How long does it take to brew the perfect cuppa and at what stage is it stewed?
|Nicey replies: John,
Of course this is a very important subject you have raised. Whilst it would be very satisfying to have a definitive answer so that anybody who veered from it could be roundly denounced as 'doing it all wrong', alas there isn't one. I mean personally I'm with you, and modern tea bags are made to deliver the goods very quickly in terms of brew time. However there will be some like your mate Ian who genuinely like the taste of stewed tea, (which it most certainly is). The fact that he wrings the bag, actually contributes to a stewed flavour. Now thats well and good, and if that's how he likes it then who are we to disagree, however, he should accept that he does like his tea stewed, and that in general most other people don't. If he were to make tea for the majority of other people in this way then they would pour it down the sink.
||Dear Nicey and Wifey|
I just wanted to tell you how much I enjoy receiving your newsletter and also the website. I am an American ('Murrkin) who was fortunate enough to live in England when I was a child. I have many fond memories of the lovely teas and cakes and biscuits....>sigh< if only we could get biscuits like that here! I actually read the reviews, and drool over the pictures, lol.....then I get all hungry and go and eat some not-nearly-so-nice hard old crumbly cookies or something...it's just not the same. And don't get me started on the subject of sit-downs! It's as if the notion of a sit-down with a nice hot cuppa is totally alien!! Anyway, your site reminds me of many happy childhood teas. I had a notion, I noticed you had polled the site to see how many folks make their own bscuits...it would be really cool if people shared their favorite recipes for biscuits! And cakes too, of course, and all tea-ish comestibles, for that matter. I for one would very much enjoy trying out such recipes, and perhaps feel even closer to that long-ago childhood when things were so much less complicated. Just a thought...perhaps it might find favor with you.
I am looking forward to reading your book, and look forward to the next newsletter with positive pleasure. Keep up the good work!
|Nicey replies: Maryann,
The internet is so full of recipe sites that we don't think it would be adding much if we got involved. Also the truth is that whilst homemade biscuits are lovely and all of that, they are nothing like our mass produced ones, which is as it should be. So even if you were to get hold of a recipe you would have a very hard time making a McVities anything, let alone a feat of biscuitry like a Wagonwheel.
While my husband and I were shopping for fathers day presents in David Jones (a fairly upmarket department store here in Australia) we saw and bought a packet of "strawberry biscuits". They were in a cardboard packet with a big picture of strawberries on it, but no picture of the biscuits. The ingredients listed strawberry flavour, and the packet said there were four biscuits in the pack. This sounded like rather luxury level biscuits to us, and we were eager to try them.

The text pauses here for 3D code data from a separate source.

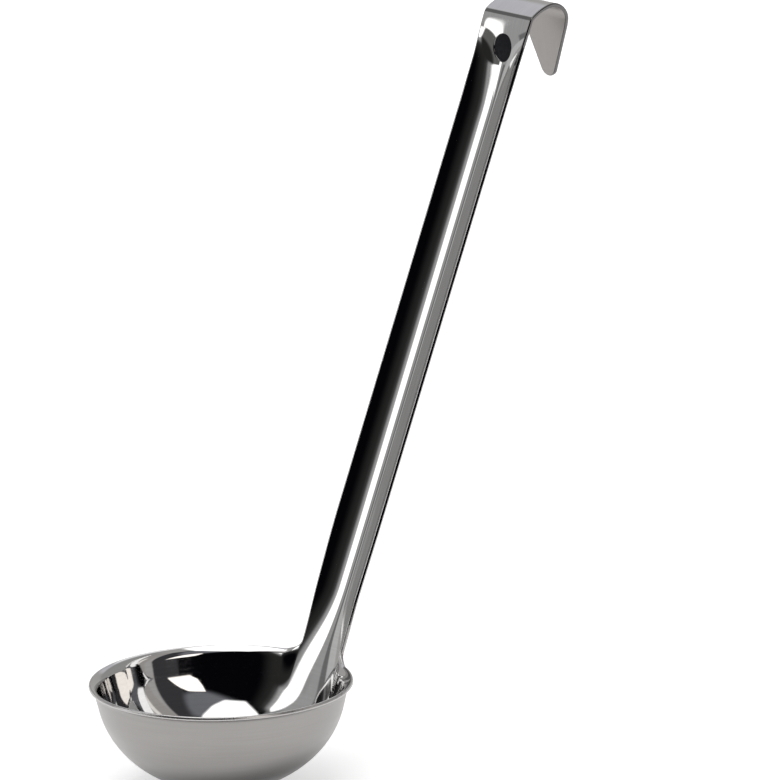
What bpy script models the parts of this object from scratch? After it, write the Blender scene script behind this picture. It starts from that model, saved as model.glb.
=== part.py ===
"""Sauce ladle: a pressed bowl with a flared lip, and a channel handle that ends in a hook.

Units are metres, +Z is up. The origin is the centre of the flat under the bowl. The bowl's
axis is Z, and the handle leans towards +X, mirrored about the plane y = 0. Everything is one
thickness of polished steel sheet, so each steel piece is a grid of points on the middle of
the sheet, which a Solidify modifier makes as thick as the sheet.
"""

import math

import bmesh
import bpy
from mathutils import Matrix, Vector

# Sheet and joints
SHEET = 0.0012
CLEARANCE = 0.0003
WELD_WIDTH = 0.0014
WELD_HEIGHT = 0.009          # along the neck, from the end of the rim's fillets to the weld

# Bowl
RIM_RADIUS = 0.0400          # over the flared lip
WALL_RADIUS = 0.0377         # outside, of the round wall's ellipse, where that is widest
WALL_HEIGHT = 0.0313         # outside, of half that ellipse
WALL_LEAN = math.radians(13.5)  # from upright, where the round ends and the wall runs on straight
WALL_STRAIGHT = 0.0054       # length, from there to where the lip starts to turn out
FLAT_RADIUS = 0.0070         # flat under the bowl
FLAT_BLEND = 0.0065          # width of the ring that joins the flat to the round wall
LIP_TURN = math.radians(77)  # from upright

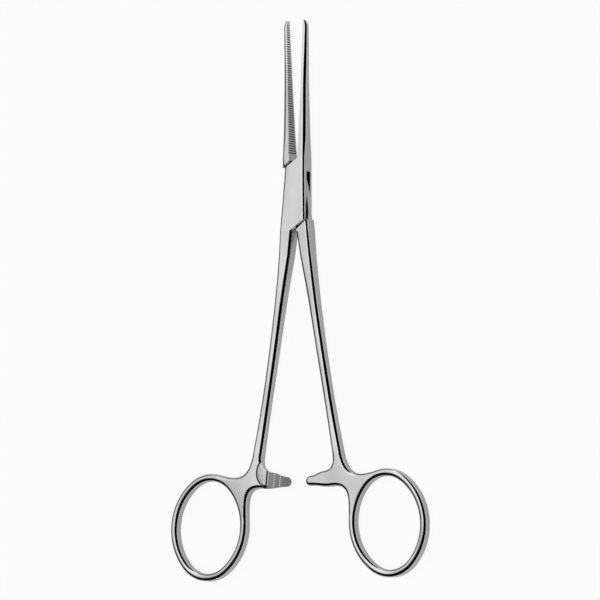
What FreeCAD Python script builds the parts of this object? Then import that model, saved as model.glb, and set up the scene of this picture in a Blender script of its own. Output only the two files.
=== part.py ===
import FreeCAD, Part
import math
import os

# Straight artery forceps with a box lock, lying on its back face and a little open.
# Millimetres and degrees. X points right, Y towards the tips, Z up towards the viewer.
# The origin is on the pin's axis, on the flat back face of the lock.
# Each half is drawn as it stands with the tips shut and is then swung to the pose shown.
# The box half has the left ring and the right jaw. The through half is the other way round.

# Angle between the halves in the pose shown, from tips shut
OPENING = 5.8

# Box lock
LOCK_THICKNESS = 5.0
LOCK_HALF_LENGTH = 10.6
LOCK_UPPER_HALF_WIDTH = 3.1
LOCK_LOWER_HALF_WIDTH = 4.1
CHEEK_END = 9.8
END_SLANT = 37.0
SHOULDER_CLEARANCE = 0.5
TONGUE_THICKNESS = 1.75
TONGUE_FACE_CLEARANCE = 0.04
TONGUE_END_CLEARANCE = 0.15
TONGUE_SIDE_END = 6.5
LOCK_CORE_MARGIN = 0.1
SHANK_GAP = 0.5

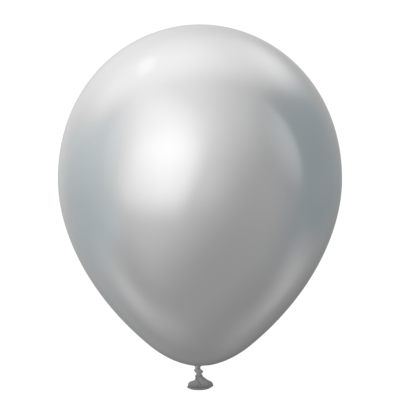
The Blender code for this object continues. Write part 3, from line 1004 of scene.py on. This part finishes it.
def panel_group():
    """How far a direction falls inside a panel with leaning edges and a bowed right one."""
    group, given = light_group("shaped_panel", PANEL_INPUTS)
    seen = turned_by(group, given["Direction"], "Z_AXIS", given["Azimuth"], -1.0)
    x, y, z = split(group, seen)
    across = calc(group, "ARCTAN2", x, calc(group, "MULTIPLY", y, -1.0))
    across = calc(group, "DEGREES", across)
    up = calc(group, "DEGREES", calc(group, "ARCSINE", z))
    share_up = calc(group, "DIVIDE", up, BOW_ELEVATION)
    bowed = calc(group, "MULTIPLY", share_up, share_up)

    def inside(place, place_sign, edge, lean, along, softness, bow=None):
        """1 where place is within the edge, which leans along the other direction."""
        edge_at = calc(group, "MULTIPLY_ADD", given[lean], along, given[edge])
        if bow:
            pulled_in = calc(group, "MULTIPLY", given[bow], bowed)
            edge_at = calc(group, "SUBTRACT", edge_at, pulled_in)
        within = calc(group, "MULTIPLY_ADD", place, place_sign, edge_at)
        half = calc(group, "MULTIPLY", given[softness], 0.5)
        return fade(group, within, calc(group, "MULTIPLY", half, -1.0), half)

    mask, *edge_masks = (
        inside(across, 1.0, "Left", "Left Lean", up, "Left Softness"),
        inside(across, -1.0, "Right", "Right Lean", up, "Right Softness", "Right Bow"),
        inside(up, 1.0, "Low", "Low Slope", across, "End Softness"),
        inside(up, -1.0, "High", "High Slope", across, "End Softness"),
    )
    for edge_mask in edge_masks:
        mask = calc(group, "MULTIPLY", mask, edge_mask)
    feed(group, add_node(group, "NodeGroupOutput").inputs["Mask"], mask)
    return group


# Half widths, half heights and edges are tangents, and what isn't given is 0. The light
# that each adds comes last: it is linear, and one number where it is neutral. A dark
# card takes light away.
SOFT_BOXES = {
    "overhead": (
        {"Azimuth": 200, "Elevation": 63, "Roll": -20},
        {"Half Width": 1.2, "Half Height": 0.55, "Edge": 1.2},
        0.50,
    ),
    "key": (
        {"Azimuth": -43, "Elevation": 17, "Roll": -20},
        {"Half Width": 0.62, "Half Height": 0.65, "Edge": 0.8},
        0.30,
    ),
    "spot": (
        {"Azimuth": -119, "Elevation": 58, "Roll": 10},
        {"Half Width": 0.14, "Half Height": 0.08, "Edge": 0.05},
        0.16,
    ),
    "low dark card": (
        {"Azimuth": 155, "Elevation": -50},
        {"Half Width": 0.8, "Half Height": 0.7, "Edge": 1.2},
        -0.11,
    ),
}
SOFT_GLOWS = {
    "over left": (
        {"Azimuth": -85, "Elevation": 50},
        {"Half Width": 1.65, "Half Height": 1.1},
        0.30,
    ),
    "front": (
        {"Azimuth": -8, "Elevation": 45, "Roll": 5},
        {"Half Width": 1.05, "Half Height": 1.6},
        0.37,
    ),
    "key core": (
        {"Azimuth": -28, "Elevation": -10, "Roll": 55},
        {"Half Width": 1.8, "Half Height": 0.6},
        0.22,
    ),
    "back left": (
        {"Azimuth": -165, "Elevation": 15},
        {"Half Width": 0.5, "Half Height": 0.35},
        0.43,
    ),
    "low left": (
        {"Azimuth": -112, "Elevation": -57},
        {"Half Width": 0.15, "Half Height": 0.4},
        0.16,
    ),
    "low right": (
        {"Azimuth": 127, "Elevation": -47},
        {"Half Width": 0.2, "Half Height": 0.35},
        0.13,
    ),
    "low front": (
        {"Azimuth": -35, "Elevation": -27},
        {"Half Width": 1.7, "Half Height": 0.45},
        0.13,
    ),
    "band's end": (
        {"Azimuth": 135, "Elevation": 42},
        {"Half Width": 0.35, "Half Height": 0.2},
        0.18,
    ),
    "rim's dark card": (
        {"Azimuth": 176, "Elevation": -10},
        {"Half Width": 0.5, "Half Height": 0.5},
        -0.28,
    ),
}
PANELS = {
    "left panel": (
        {"Azimuth": -110, "Left": 40, "Right": 35, "Low": 32, "High": 20},
        {"Left Lean": 0.6, "High Slope": 0.4},
        {"Left Softness": 70, "Right Softness": 20, "End Softness": 15},
        (0.08, 0.14, 0.17),
    ),
    "strip": (
        {"Azimuth": 75, "Left": 10, "Right": 15, "Low": -5, "High": 40},
        {"Low Slope": 0.4, "High Slope": 0.4, "Right Bow": 15},
        {"Left Softness": 30, "Right Softness": 6, "End Softness": 25},
        0.21,
    ),
    "key's face": (
        {"Azimuth": -35, "Left": 30, "Right": 30, "Low": 23, "High": 25},
        {"Left Lean": -0.5, "Right Lean": 0.4, "Low Slope": 0.1, "High Slope": -0.1},
        {"Left Softness": 30, "Right Softness": 15, "End Softness": 25},
        0.24,
    ),
    "dark card": (
        {"Azimuth": 120, "Left": 45, "Right": 30, "Low": 22, "High": 42},
        {"Left Lean": 0.3, "Right Lean": -0.5, "Low Slope": -0.5},
        {"Left Softness": 50, "Right Softness": 35, "End Softness": 25},
        (-0.15, -0.10, -0.08),
    ),
    "low right streak": (
        {"Azimuth": 115, "Left": 16, "Right": 33, "Low": 40, "High": -25},
        {"Left Lean": 0.1, "Right Lean": 0.3, "High Slope": -0.15},
        {"Left Softness": 25, "Right Softness": 12, "End Softness": 25},
        0.15,
    ),
    "low left streak": (
        {"Azimuth": -110, "Left": 22, "Right": 5, "Low": 49, "High": -31},
        {"Right Lean": -0.5, "Low Slope": -0.4},
        {"Left Softness": 25, "Right Softness": 25, "End Softness": 25},
        0.17,
    ),
}
GROUND_LIGHT = (0.48, 0.48, 0.48)
HORIZON_LIGHT = (0.56, 0.56, 0.56)
SKY_LIGHT = (0.63, 0.63, 0.63)
# Sines of the elevations between which one of them turns to the next
GROUND_TO_HORIZON = (-0.95, 0.0)
HORIZON_TO_SKY = (0.0, 0.9)
BACKDROP_WHITE = (1.0, 1.0, 1.0)
BACKDROP_STRENGTH = 1.05

world = bpy.data.worlds.new("studio")
bpy.context.scene.world = world
world.use_nodes = True
world.cycles.sampling_method = "MANUAL"
world.cycles.sample_map_resolution = 256
studio = world.node_tree
studio.nodes.clear()
direction = add_node(studio, "ShaderNodeTexCoord").outputs["Generated"]


def with_lights(light, group, lights):
    """The light so far with each named light added, or each dark card taken away."""
    for name, (*settings, added) in lights.items():
        node = add_node(studio, "ShaderNodeGroup", node_tree=group, label=name)
        feed(studio, node.inputs["Direction"], direction)
        for values in settings:
            for label, value in values.items():
                node.inputs[label].default_value = value
        mask = node.outputs["Mask"]
        lit = add_node(studio, "ShaderNodeVectorMath", operation="MULTIPLY_ADD")
        feed(studio, lit.inputs[0], vector(studio, mask, mask, mask))
        lit.inputs[1].default_value = added if isinstance(added, tuple) else (added,) * 3
        feed(studio, lit.inputs[2], light)
        light = lit.outputs[0]
    return light


up = split(studio, direction)["Z"]
below = blend_colours(studio, fade(studio, up, *GROUND_TO_HORIZON), GROUND_LIGHT, HORIZON_LIGHT)
light = blend_colours(studio, fade(studio, up, *HORIZON_TO_SKY), below, SKY_LIGHT)
light = with_lights(light, soft_light_group(True), SOFT_BOXES)
light = with_lights(light, soft_light_group(False), SOFT_GLOWS)
light = with_lights(light, panel_group(), PANELS)
no_less = add_node(studio, "ShaderNodeVectorMath", operation="MAXIMUM")
feed(studio, no_less.inputs[0], light)
no_less.inputs[1].default_value = (0.0, 0.0, 0.0)

backdrop = add_node(studio, "ShaderNodeBackground")
backdrop.inputs["Color"].default_value = (*BACKDROP_WHITE, 1.0)
backdrop.inputs["Strength"].default_value = BACKDROP_STRENGTH
around = add_node(studio, "ShaderNodeBackground")
feed(studio, around.inputs["Color"], no_less.outputs[0])
choose = add_node(studio, "ShaderNodeMixShader")
feed(studio, choose.inputs[0], add_node(studio, "ShaderNodeLightPath").outputs["Is Camera Ray"])
feed(studio, choose.inputs[1], around.outputs[0])
feed(studio, choose.inputs[2], backdrop.outputs[0])
feed(studio, add_node(studio, "ShaderNodeOutputWorld").inputs["Surface"], choose.outputs[0])

bpy.context.scene.view_settings.view_transform = "Standard"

When we opened them, though, we found four (not five) Lincoln biscuits. As far as I know these aren't regularly available here in Aus, but I recognised them from your site which I'd been browsing the day before. Like you say in your review, the most exciting thing about them is the pattern of dots on the top.
So what I'm wondering is, are Lincoln biscuits normally strawberry flavoured? Is strawberry flavour one of the standard Lincoln ingredients? Not that it was very noticeable in ours.
Anyway, thanks for a very enjoyable website.
|Nicey replies: Liz,
Whoa, these biscuits are bringing me down. First off, four is a miserably small number isn't it? Typically that's seen as the amount for a small individiually wrapped serving (sorry to use a dodgy transatlantic term), as exemplified by the Oreo or even our own Penguin MIni Splatz. However, there is usually a bunch of said servings in the box not just four biscuits in total.
As for the strawberries I think there are some mixed metaphors going on here. Strawberry shortcake is a sandwich of shortcake (sort of as it's an American recipe) with fresh strawberries and cream. Fair enough. Lincoln biscuits are a shortcake biscuit, a fairly dull and unassuming one at that. They wouldn't even dream of getting a cream filling let alone fraternising with Strawberries. As for these biscuits only tasting slightly of strawberry despite there being pictures of them on the box, well that's enough to make your blood boil.
I await the emails telling me about Lincoln creams, now I've said that I'm sure there was such a thing.